Do there exist two finite extensions of $\mathbb{Q}$, $L=\mathbb{Q}(\alpha)$ and $K=\mathbb{Q}(\beta)$ such that $L\cap K=\mathbb{Q}$, the minimal polynomial $\mu_{\alpha}(X)\in \mathbb{Q}[X]$ of $\alpha$ over $\mathbb{Q}$ is not irreducible over $K$, but the factorization of $\mu_\alpha(X)$ over $K$ has no linear factors ?
(see also here)
Answer
I think this works.
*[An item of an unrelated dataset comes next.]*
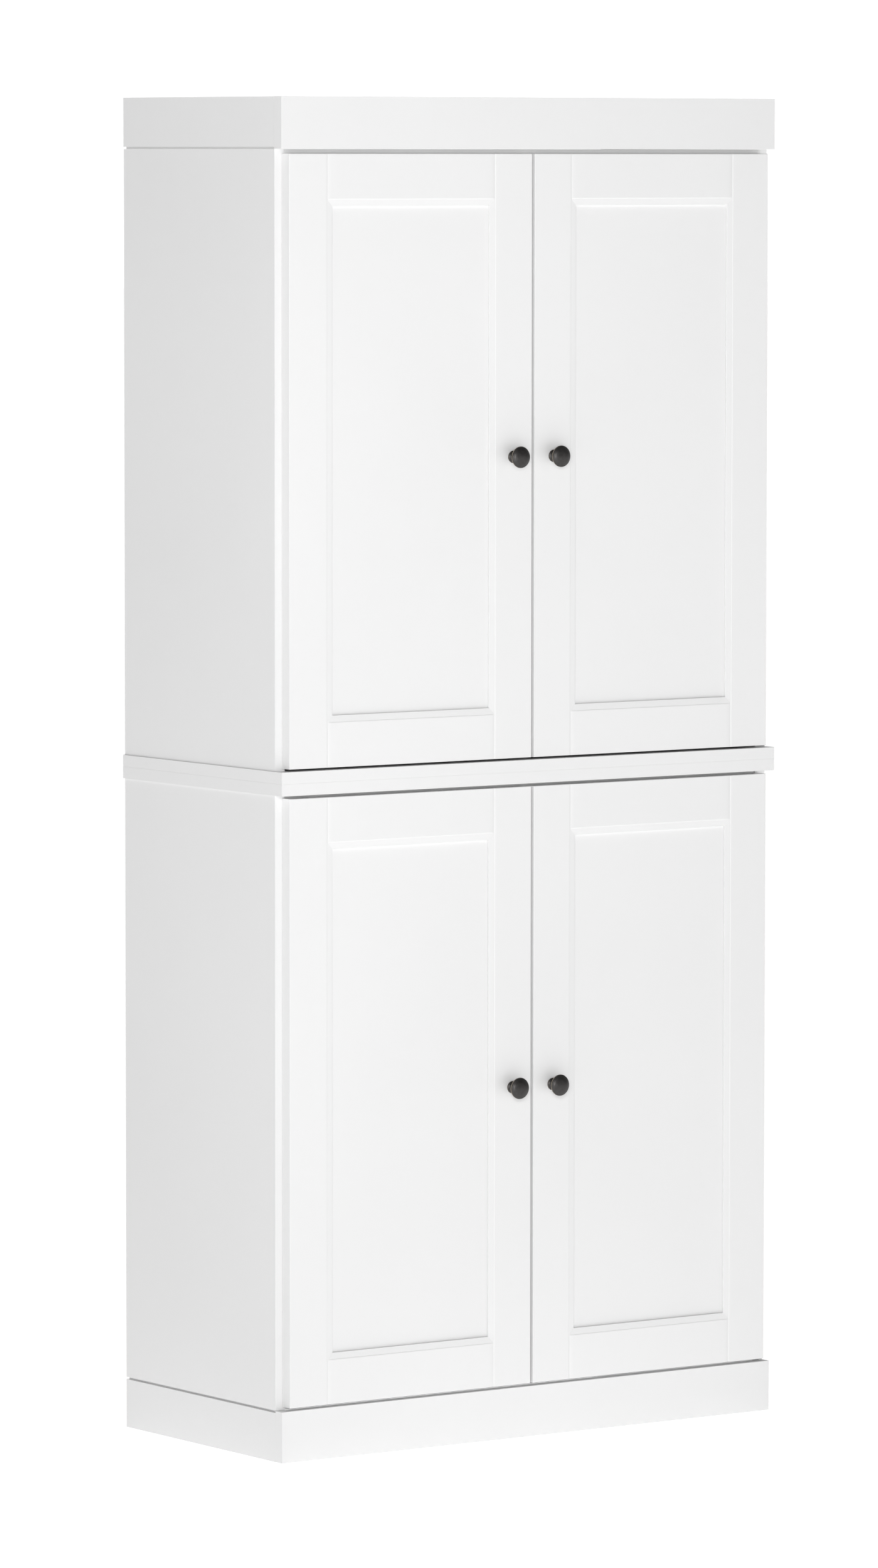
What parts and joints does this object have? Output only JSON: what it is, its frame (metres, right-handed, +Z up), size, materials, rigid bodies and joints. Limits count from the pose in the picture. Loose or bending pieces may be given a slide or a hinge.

Let $f$ be an $A_4$-quartic, let $\alpha$ and $\gamma$ be two of its zeros in a splitting field $M$, let $\beta=\alpha+\gamma$. Note that $L$ has degree 4 over the rationals, and the Galois group of $M/L$ is cyclic of order 3, while $K$ has degree 6 over the rationals (as $\beta$ has 6 distinct conjugates over the rationals), and the group of $M/K$ is cyclic of order 2. If $L\cap K$ had any nonrational elements, they would have to be of degree 2 over the rationals, but $M$ has no subfield of degree 2 over the rationals, since $A_4$ has no subgroup of index 2. Also, $\mu_{\alpha}$ can't be irreducible over $K$, since it has degree 4, but $M/K(\alpha)$ only has degree 2. And $\mu_{\alpha}$ can't have any zeros in $K$, since $K$ would then be a field of degree 6 containing a subfield of degree 4.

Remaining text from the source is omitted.